**Objective**
Repeat the lines that follow, leaving nothing out.

## Start Raw data

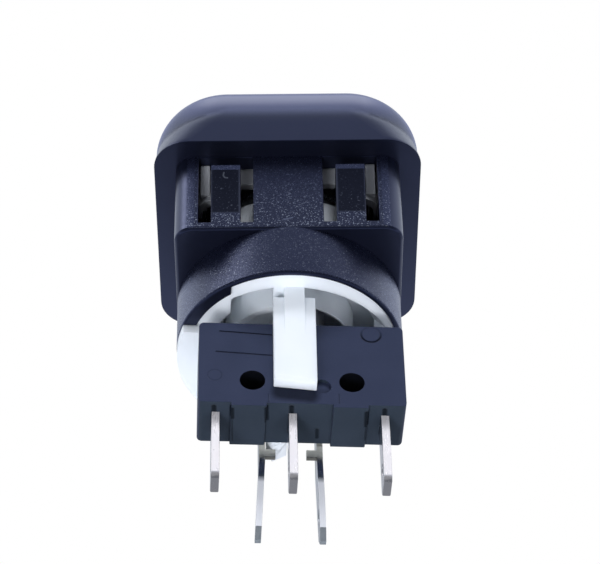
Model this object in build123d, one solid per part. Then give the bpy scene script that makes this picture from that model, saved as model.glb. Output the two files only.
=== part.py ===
from build123d import *
import math
import os

os.makedirs("parts", exist_ok=True)

# Illuminated push button for a panel, in its mounted position. Millimetres.
# The origin is the centre of the bezel's rear rim plane, where the panel's front
# surface lies. +Y runs into the panel, -Y faces the user and +Z is up.

# Running and seating gaps
slide_gap = 0.15
lens_gap = 0.30
bore_gap = 0.08
stop_gap = 0.05
plunger_gap = 0.05
stud_gap = 0.05

# Travel
stroke = 2.0
foot_rest_gap = 1.1
plunger_travel = stroke - foot_rest_gap
contact_travel = 0.45

# Bezel
bezel_half = 13.55
bezel_corner = 3.6
bezel_front = 9.9
bezel_straight = 0.7
round_reach = 1.1
corner_margin = 2.7

# Block behind the panel
block_half = 11.35
block_length = 10.2
block_corner = 2.0
block_edge = 0.25

# Round barrel
barrel_inset = 0.05
barrel_radius = block_half - barrel_inset
barrel_end = 16.2
barrel_edge = 0.2
bore_wall = 0.9
bore_radius = block_half - bore_wall
bore_start = 4.4
mouth_step = 0.35
mouth_radius = bore_radius + mouth_step
mouth_depth = 1.6
mouth_start = barrel_end - mouth_depth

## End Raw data

**Full response**
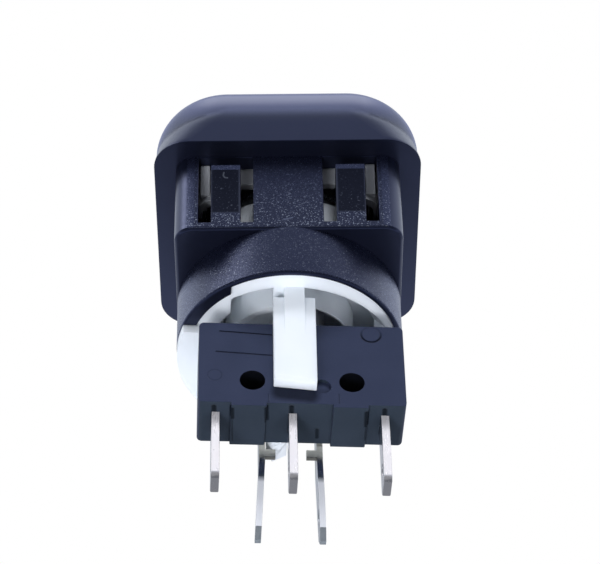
Model this object in build123d, one solid per part. Then give the bpy scene script that makes this picture from that model, saved as model.glb. Output the two files only.
=== part.py ===
from build123d import *
import math
import os

os.makedirs("parts", exist_ok=True)

# Illuminated push button for a panel, in its mounted position. Millimetres.
# The origin is the centre of the bezel's rear rim plane, where the panel's front
# surface lies. +Y runs into the panel, -Y faces the user and +Z is up.

# Running and seating gaps
slide_gap = 0.15
lens_gap = 0.30
bore_gap = 0.08
stop_gap = 0.05
plunger_gap = 0.05
stud_gap = 0.05

# Travel
stroke = 2.0
foot_rest_gap = 1.1
plunger_travel = stroke - foot_rest_gap
contact_travel = 0.45

# Bezel
bezel_half = 13.55
bezel_corner = 3.6
bezel_front = 9.9
bezel_straight = 0.7
round_reach = 1.1
corner_margin = 2.7

# Block behind the panel
block_half = 11.35
block_length = 10.2
block_corner = 2.0
block_edge = 0.25

# Round barrel
barrel_inset = 0.05
barrel_radius = block_half - barrel_inset
barrel_end = 16.2
barrel_edge = 0.2
bore_wall = 0.9
bore_radius = block_half - bore_wall
bore_start = 4.4
mouth_step = 0.35
mouth_radius = bore_radius + mouth_step
mouth_depth = 1.6
mouth_start = barrel_end - mouth_depth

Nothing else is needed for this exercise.